Due to the Fall, we often think we know better than God. We don’t always see all of God’s instructions as helpful or necessary. The temptation in college, like any life stage, is to turn in a different direction and follow our own instruction manual. You choose to be impatient with your roommate when she leaves the room a mess because what you want matters most. Or you decide that sex within the confines of marriage is more of a suggestion that does not need to be followed all too closely. Or you choose to cheat on an exam because the image of success is more important than honesty. This follows your own design and not God’s.
When we choose to make our own rules, we are like the Israelites in the Old Testament. Over the course of Exodus 12-31 God delivers them from slavery in Egypt, parts the Red Sea, provides manna from the sky, provides water from a rock, and gives them the law all while he leads them to the land he promised to the Israelites, a land flowing with milk and honey (Exod 3:8). And how do the Israelites respond time and time again? They complain. They even made a golden calf to worship in place of God because they decided to make their own instruction manual (Exod 32). They did not trust that God’s plan was for their flourishing.
When we choose to follow our own instruction manual, we, like the Israelites, worship something of our own creation.
Despite the oppression the Israelites faced in Egypt, they complain about where God has brought them and express their desire to return to Egypt because they believe that they know best and that returning would be better than following God’s instruction. Yet what do they want to return to? To pain, misery, and oppression. That is what they believed to be best for them and allowed their current state of discomfort to guide them.
When we choose our own instructions, we choose pain, misery, and oppression.
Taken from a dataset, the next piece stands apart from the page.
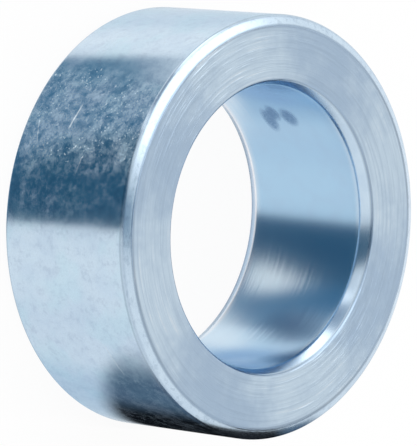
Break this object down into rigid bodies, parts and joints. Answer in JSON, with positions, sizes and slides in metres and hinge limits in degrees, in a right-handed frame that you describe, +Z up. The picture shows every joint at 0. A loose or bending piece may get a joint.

However, when we seek a relationship with our Creator and to live according to his instructions, we grow to be marked by love, joy, peace, patience, kindness, goodness, faithfulness, gentleness, and self-control (Gal 5:22-23). We are able to experience the fullness of joy when we live in relationship with the One who created us and live in the way that he designed us to function (Ps 16:11).
We are not able to guarantee that college will be the best four years of your life – we don’t know how all of the variables in your life will play out during that time. However, no matter the circumstances you find yourself in, there is a God who desires to be in relationship with you and see you flourish. There is nothing better than getting to know the One who created you and living according to the way he designed you to function best. As you walk with our God, you will see the ways he is changing you and the work he is doing through you in the lives of others. Do not try to force your time in college to be “the best years of your life” because that statement greatly limits what God can do throughout the entirety of your life. It is my hope that when these four years come to an end, you will be able to give thanks to God for your time in college, no matter what came to pass, and will be living out his design in the years to come.